Ainsi, le monde rural oasien tente de se réinventer face au dépérissement des palmiers, aux ravages du bayoud et aux sécheresses inexorables. Désormais, ce n’est plus la datte qui trace l’avenir des oasis marocaines, mais les lignes silencieuses des données numériques.

C'est ainsi que cette nouvelle alliée numérique se met au service de l'oasis, lève le voile sur des anomalies invisibles à l'œil nu et devance les récoltes afin que le fruit du labeur ne dépende plus du caprice du sort, mais d'une stratégie planifiée.

Plus encore, l'IA s'avère essentielle pour la gestion des ressources hydriques.

"Cette technologie peut identifier les zones propices à la collecte des eaux pluviales, souvent gaspillées lors des épisodes d’inondations", a expliqué à la MAP Adil Moumane, chercheur en ressources hydriques à l’Université Ibn Tofail de Kénitra.

Pour l'universitaire, cette technologie nouvelle ouvre la voie à une identification précise des lieux les plus propices à l’implantation de barrages ou de bassins de rétention.

Selon lui, le défi majeur dans les zones oasiennes demeure le déclin des nappes phréatiques, qui ne dépend pas uniquement du climat ou des activités humaines, mais résulte d’une agriculture devenue extrêmement dépendante des réserves souterraines.

Bien avant que la question des nappes phréatiques ne devienne aussi critique, des initiatives pionnières avaient déjà vu le jour.

C’est le cas de l'Agence Nationale pour le Développement des Zones Oasiennes et de l'Arganier (ANDZOA), qui a mené "deux démonstrations pilotes lancées, en 2018, dans le cadre du Plan Maroc Vert et de la stratégie Green Generation", a relevé, de son côté, Mohamed Saada, représentant de l’Agence à Errachidia.

Elles ont permis de tester l’irrigation pilotée par tensiomètres, installés à différentes profondeurs sous des palmiers jeunes et matures. "L’objectif était double : économiser l’eau et améliorer les rendements, en adaptant les apports au comportement réel des racines", a-t-il expliqué à la MAP.

Abondant dans le même sens, Hamza Laaich, ingénieur en cartographie des sols, a souligné que la cartographie numérique reste un levier fondamental de compréhension du territoire oasien.

Au sein des palmeraies marocaines, les outils de cartographie numérique sont devenus des boussoles. "Ils compilent les données territoriales issues de sources diverses pour éclairer les décideurs dans le choix précis des zones d'intervention", a-t-il fait observer.

Pour parfaire cette compréhension du terrain, la télédétection spatiale constitue ainsi une source d’information grâce à laquelle "la gestion devient à la fois périodique, multi-échelle et adaptée aux spécificités de chaque oasis," a soutenu M. Laaich, également chercheur à l’Institut national de la recherche agronomique (INRA).

Quant aux systèmes d'information géographique, ils constituent un pont entre savoirs ancestraux et outils modernes.
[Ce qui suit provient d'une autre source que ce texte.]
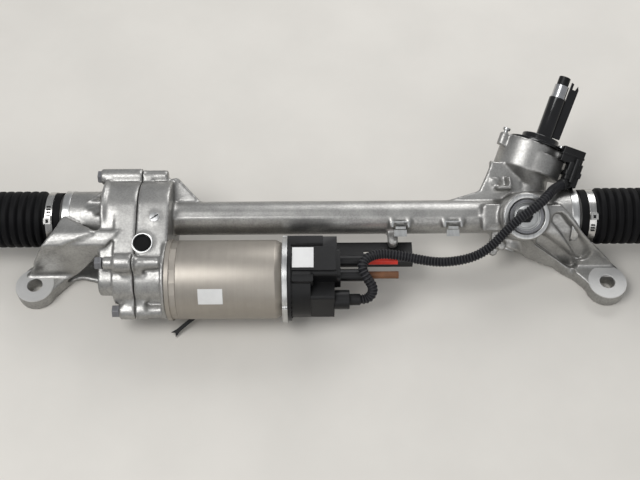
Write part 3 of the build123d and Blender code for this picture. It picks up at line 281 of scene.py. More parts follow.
def settled_dust_group():
    """Pale dust on faces that look up, broken by a soft noise."""
    group, given, result = shader_group(
        "Settled dust",
        [("Vector", "NodeSocketVector", None), ("Amount", "NodeSocketFloat", 0.3)],
        [("Mask", "NodeSocketFloat")])
    normal = node(group, "ShaderNodeNewGeometry").outputs["Normal"]
    upwards = node(group, "ShaderNodeSeparateXYZ", {0: normal}).outputs["Z"]
    broken = noise(group, given["Vector"], 160.0, 5.0, 0.7)
    cover = maths(group, "MULTIPLY", ramp(group, upwards, 0.35, 1.0), broken)
    feed(group, result["Mask"], maths(group, "MULTIPLY", cover, given["Amount"]))
    return group


def place_group(tree, name, inputs):
    """Place a shared effect in a material with its own values."""
    return node(tree, "ShaderNodeGroup", inputs, node_tree=GROUPS[name]).outputs


def blank_material(name):
    """Start a finish: its node tree, its shader and its Object coordinates."""
    material = bpy.data.materials.new(name)
    material.use_nodes = True
    MATERIALS[name] = material
    tree = material.node_tree
    shader = tree.nodes["Principled BSDF"]
    where = tree.nodes.new("ShaderNodeTexCoord").outputs["Object"]
    return tree, shader, where


def bump(tree, shader, height, strength, distance):
    """Raise the surface by a height."""
    made = node(tree, "ShaderNodeBump", {"Height": height, "Strength": strength, "Distance": distance})
    feed(tree, shader.inputs["Normal"], made.outputs[0])


def rgba(colour, factor=1.0):
    """A colour with full alpha, made lighter or darker by a factor."""
    return tuple(min(1.0, channel * factor) for channel in colour) + (1.0,)


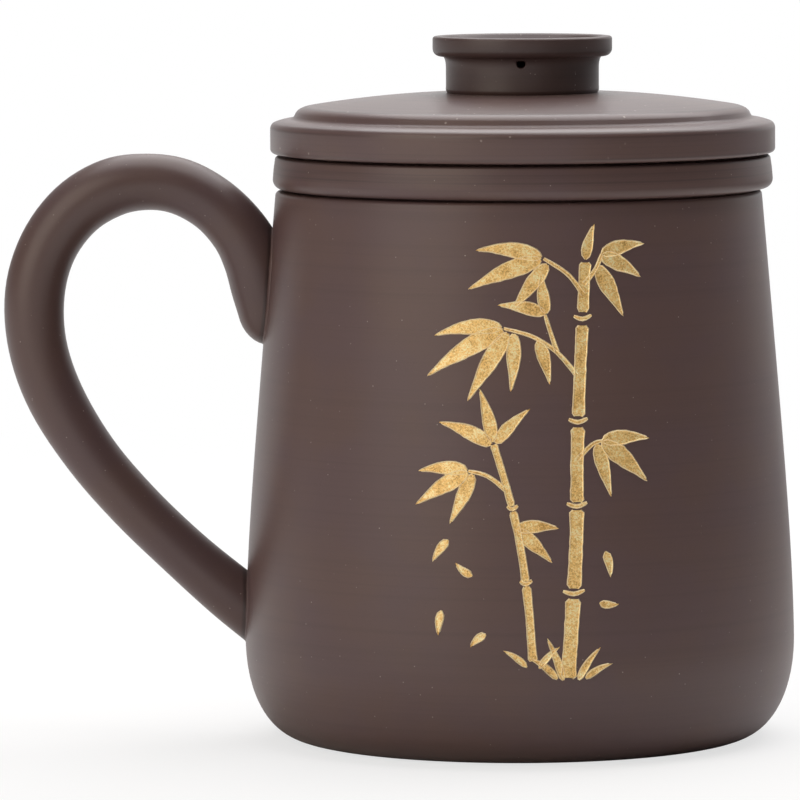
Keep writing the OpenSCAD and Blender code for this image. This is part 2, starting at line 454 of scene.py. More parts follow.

Selon ce chercheur, ces systèmes permettent une meilleure interprétation du savoir-faire local, ce qui ouvre la voie à des applications dans des environnements similaires ou à de nouvelles formes d’adaptation.

Même son de cloche du côté de M. Moumane, pour qui l'IA ne tire pas sa substance d'un vide conceptuel, mais "analyse des données brutes du terrain, accumulées par les populations locales".

Sans rompre le lien avec l'héritage, l’IA se révèle être un prolongement naturel des savoirs ancestraux. Preuve en est que les Khettaras, ces systèmes d'irrigation millénaires, emblèmes d'une ingéniosité locale hors pair, sont optimisés par l’IA, a relevé M. Moumane.

Indubitablement, l’avenir des oasis marocaines se construit dans l’alliance harmonieuse entre héritage ancestrale et technologie moderne. Les espaces oasiens, loin d'être les vestiges d’un temps révolu, deviennent des leviers du développement durable. À la croisée de la palme et de l’intelligence artificielle, une nouvelle forme de vie prend forme, en constante évolution.